During Mass, the role of extraordinary minister of Communion is to assist the priest and deacon in distributing the Eucharist when this assistance is requisite. No other roles are foreseen for extraordinary ministers during Mass.
Outside of Mass, duly authorized extraordinary ministers may perform other duties such as taking Communion to the sick, conducting Communion services when no ordained minister is available, and exposing the Blessed Sacrament for adoration. In performing these deeds extraordinary ministers offer an invaluable service to the Church and to the good of souls.
In such specific cases, as is logical, authorized extraordinary ministers may perform duties that are normally reserved to the priest or deacon at Mass, such as taking the Blessed Sacrament from the tabernacle, reserving it after Communion or adoration, and, consequently, also purifying any sacred vessels that need purifying.
Another reader asked why the instituted ministries of lector and acolyte are reserved to males, while readers, servers and extraordinary ministers may be of either sex.

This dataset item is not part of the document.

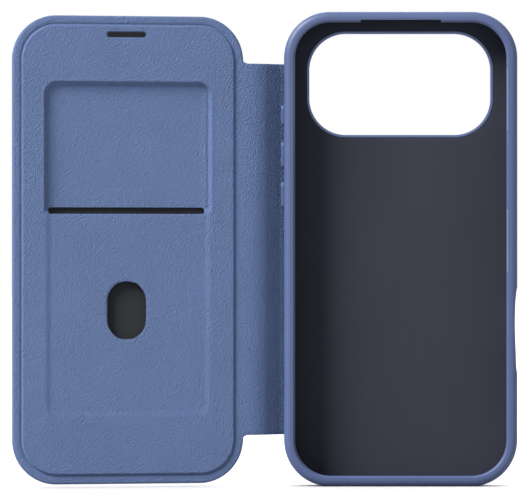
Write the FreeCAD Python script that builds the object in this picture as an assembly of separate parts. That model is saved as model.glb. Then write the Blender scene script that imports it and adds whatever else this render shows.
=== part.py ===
"""Folio phone wallet case, open and standing on its foot, in millimetres.

The case is drawn with the shell's middle at X = 0 and the case's foot at Z = 0.
The shell's open front looks along -Y. Every solid is moved to the row frame when it is saved.
"""
import FreeCAD, Part
import math
import os

os.makedirs("parts", exist_ok=True)
Vector = FreeCAD.Vector
UP = Vector(0, 0, 1)

# Row frame: shift from the drawing to the middle of the open case's footprint
PLACE = Vector(47.83, 4.58, 0)

# Shell outside
SHELL_W = 82.6
SHELL_H = 168.0
SHELL_R = 16.3
SHELL_FRONT = -6.3
SHELL_BACK = 6.3
SHELL_EDGE_R = 2.3
SHELL_MID_Z = SHELL_H / 2

# Phone bay
BAY_W = 78.4
BAY_H = 163.8
BAY_R = 14.2
BAY_FRONT = -4.8
BAY_BACK = 4.1
WALL_IN = BAY_W / 2
WALL_OUT = SHELL_W / 2

# Front and rear openings of the bumper
LIP_W = 74.8
LIP_H = 160.5
LIP_R = 12.5
LIP_BEVEL = 0.7
REAR_W = 72.4
REAR_H = 157.8
REAR_R = 11.2
NOTCH_W = 28.4
NOTCH_DEEP = 0.9

# Back layers, from the bay outward
LINING_T = 0.3
PLATE_BACK = 5.3
LEATHER_BACK = 6.4
EASE = 0.1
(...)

In 1972 Pope Paul VI published an apostolic letter, "Ministeria Quaedam," in which he announced his decision to abolish the erstwhile "minor orders" of porter, lector, exorcist and acolyte and the "major order" of subdeacon, hitherto received in steps by all candidates to the priesthood. Paul VI replaced these orders with the two ministries of lector and acolyte. The new ministries were no longer reserved to seminarians. But because of the historic connection of the ministries with the sacrament of orders, the Holy Father decided that they would be open only to laymen.
In the same document, Paul VI also abolished the historic rite of first tonsure, which canonically ascribed a seminarian to the clerical state. Henceforth, one would be a cleric only upon receiving ordination to the diaconate.